■ **Objective**
Reproduce verbatim the lines up to and including the one with "skin[:, 2] = np.maximum(skin[:, 2], FLOOR_GAP)", starting from the first.

----

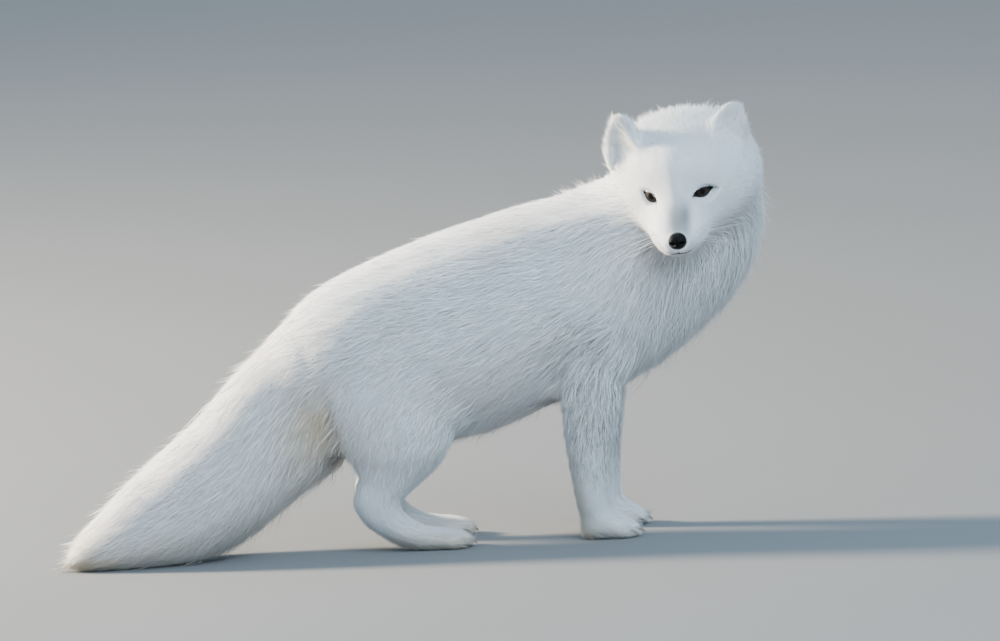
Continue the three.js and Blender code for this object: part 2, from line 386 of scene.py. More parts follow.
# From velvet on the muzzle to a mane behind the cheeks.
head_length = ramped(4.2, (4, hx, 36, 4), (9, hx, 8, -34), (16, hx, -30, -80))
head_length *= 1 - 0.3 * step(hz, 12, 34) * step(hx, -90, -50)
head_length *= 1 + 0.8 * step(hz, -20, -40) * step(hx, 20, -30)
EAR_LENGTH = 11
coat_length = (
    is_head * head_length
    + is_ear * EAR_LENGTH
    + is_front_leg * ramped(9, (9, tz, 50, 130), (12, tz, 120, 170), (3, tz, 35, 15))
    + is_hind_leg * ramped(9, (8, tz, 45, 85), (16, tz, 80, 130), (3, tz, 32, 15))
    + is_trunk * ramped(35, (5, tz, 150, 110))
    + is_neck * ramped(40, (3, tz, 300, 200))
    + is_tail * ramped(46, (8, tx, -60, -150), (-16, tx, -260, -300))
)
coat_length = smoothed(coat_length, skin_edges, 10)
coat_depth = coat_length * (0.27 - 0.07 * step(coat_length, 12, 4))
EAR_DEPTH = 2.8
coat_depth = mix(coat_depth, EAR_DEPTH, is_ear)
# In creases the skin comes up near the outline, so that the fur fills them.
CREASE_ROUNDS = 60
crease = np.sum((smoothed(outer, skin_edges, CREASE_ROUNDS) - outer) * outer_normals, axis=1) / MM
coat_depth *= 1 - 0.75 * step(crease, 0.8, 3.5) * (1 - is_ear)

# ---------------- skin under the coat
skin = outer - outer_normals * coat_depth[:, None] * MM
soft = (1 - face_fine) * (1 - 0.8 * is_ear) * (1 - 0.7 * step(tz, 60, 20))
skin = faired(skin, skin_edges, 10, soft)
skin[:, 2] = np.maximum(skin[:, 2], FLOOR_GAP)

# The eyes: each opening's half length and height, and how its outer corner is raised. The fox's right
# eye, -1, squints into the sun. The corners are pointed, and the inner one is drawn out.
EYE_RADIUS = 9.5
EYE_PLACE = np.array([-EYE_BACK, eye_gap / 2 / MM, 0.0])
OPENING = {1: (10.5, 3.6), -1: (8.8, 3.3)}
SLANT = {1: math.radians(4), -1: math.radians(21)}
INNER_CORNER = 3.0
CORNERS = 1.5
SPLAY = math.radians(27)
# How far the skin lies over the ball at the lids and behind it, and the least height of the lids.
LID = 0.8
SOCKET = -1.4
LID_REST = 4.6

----

■ **Worked solution**
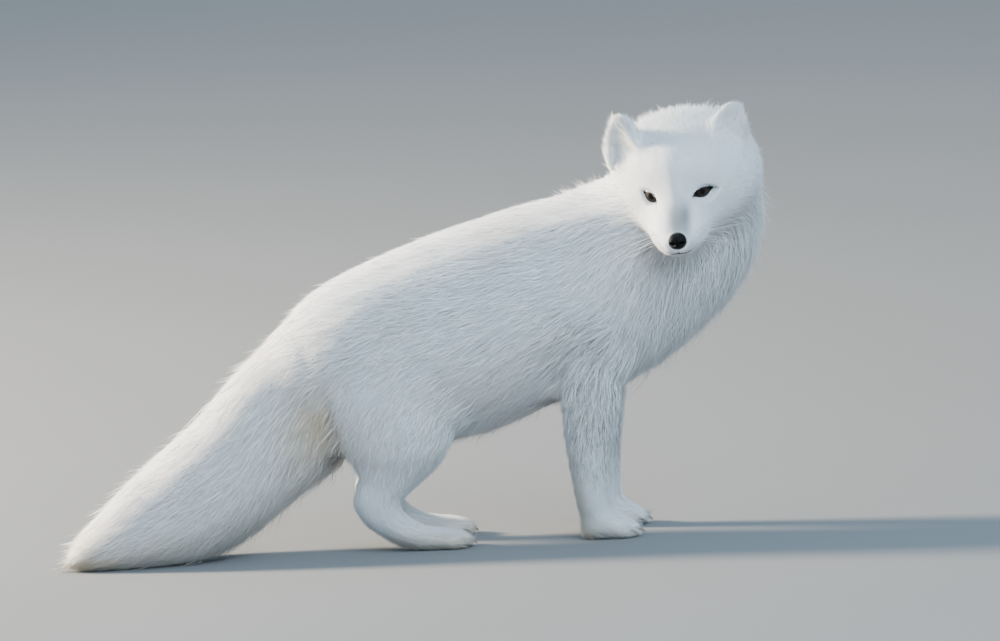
Continue the three.js and Blender code for this object: part 2, from line 386 of scene.py. More parts follow.
# From velvet on the muzzle to a mane behind the cheeks.
head_length = ramped(4.2, (4, hx, 36, 4), (9, hx, 8, -34), (16, hx, -30, -80))
head_length *= 1 - 0.3 * step(hz, 12, 34) * step(hx, -90, -50)
head_length *= 1 + 0.8 * step(hz, -20, -40) * step(hx, 20, -30)
EAR_LENGTH = 11
coat_length = (
    is_head * head_length
    + is_ear * EAR_LENGTH
    + is_front_leg * ramped(9, (9, tz, 50, 130), (12, tz, 120, 170), (3, tz, 35, 15))
    + is_hind_leg * ramped(9, (8, tz, 45, 85), (16, tz, 80, 130), (3, tz, 32, 15))
    + is_trunk * ramped(35, (5, tz, 150, 110))
    + is_neck * ramped(40, (3, tz, 300, 200))
    + is_tail * ramped(46, (8, tx, -60, -150), (-16, tx, -260, -300))
)
coat_length = smoothed(coat_length, skin_edges, 10)
coat_depth = coat_length * (0.27 - 0.07 * step(coat_length, 12, 4))
EAR_DEPTH = 2.8
coat_depth = mix(coat_depth, EAR_DEPTH, is_ear)
# In creases the skin comes up near the outline, so that the fur fills them.
CREASE_ROUNDS = 60
crease = np.sum((smoothed(outer, skin_edges, CREASE_ROUNDS) - outer) * outer_normals, axis=1) / MM
coat_depth *= 1 - 0.75 * step(crease, 0.8, 3.5) * (1 - is_ear)

# ---------------- skin under the coat
skin = outer - outer_normals * coat_depth[:, None] * MM
soft = (1 - face_fine) * (1 - 0.8 * is_ear) * (1 - 0.7 * step(tz, 60, 20))
skin = faired(skin, skin_edges, 10, soft)
skin[:, 2] = np.maximum(skin[:, 2], FLOOR_GAP)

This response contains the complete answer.